As far as Baladi and Freelancer, both owned by global-power Godolphin, Walsh said he’s not sure what’s next.

“I just had them out jogging to see how they came out” of their races, he said. “I think it’s important to do the right thing with 2-year-olds, especially when they show they have some talent like those two have. Hopefully if we can manage them correctly, they can have good careers. But they look like they have the talent right now.”

Walsh began having a division at Ellis Park in 2019, including having Grade 1 winner Maxfield training over the surface all summer before launching his career that now stands at seven wins out of nine starts and $1.45 million.

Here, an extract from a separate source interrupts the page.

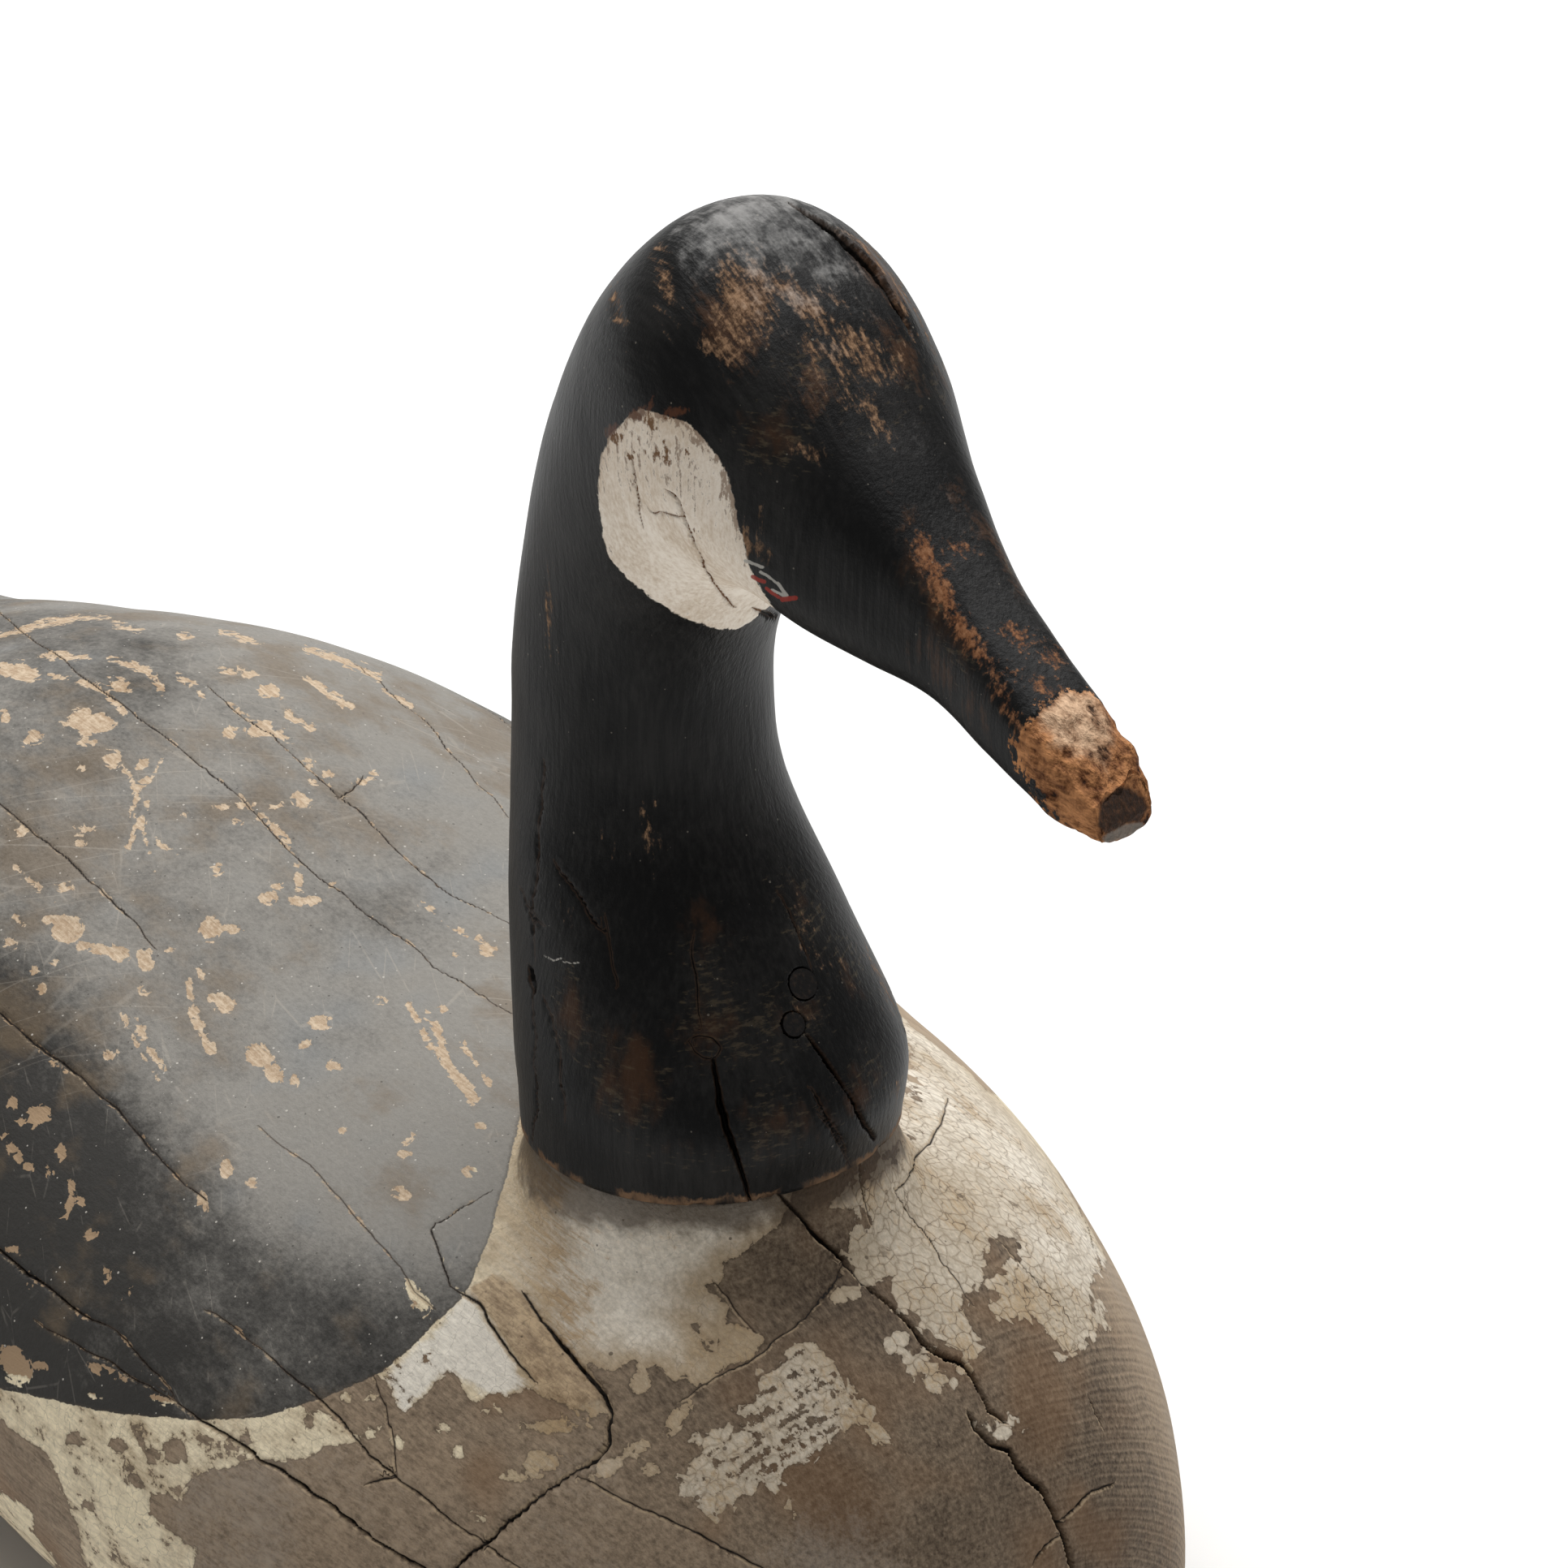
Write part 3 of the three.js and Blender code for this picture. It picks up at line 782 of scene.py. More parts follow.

He’s become a big fan of the track surface and quiet environment and has found it a good way to develop a young horse.

“I’d rather run them here rather than run into deep waters up there,” he said of Saratoga, a meet for which the big New York outfits often point their expensive 2-year-olds. “Not that you’re not (doing that) here anymore. You still are going to come up with some tough horses here. But I think it’s very tough on the horses up there. I rather if they run well here, if something ran second or third here, then maybe take them up there for a maiden race. But so far, the only 2-year-old we’ve run up there was Candy Landing.”

Walsh also captured Saturday’s $100,000 Kentucky Downs Preview Turf Sprint with Born Great, who earned a fees-paid spot in Kentucky Downs’ $1 million Turf Sprint on Sept. 11. It was the first stakes win for Born Great, who last year won twice in a week at Kentucky Downs. Had he not won the Ellis stakes, Born Great very well could have been excluded from the six-furlong Turf Sprint, for which preference is given to graded-stakes winners and then stakes winners.

“Everything points toward Kentucky Downs with him,” Walsh said. “We’re delighted with him to get that done. That was the whole idea running him here. The 5 1/2 furlongs is as short as he wants. He obviously loves Kentucky Downs, as he showed last year.”

Walsh said Family Way, who was third against males in the $125,000 Kentucky Downs Preview Turf Cup at 1 1/4 miles, will be pointed toward the $550,000 Kentucky Downs Ladies Marathon at 1 5/16 miles.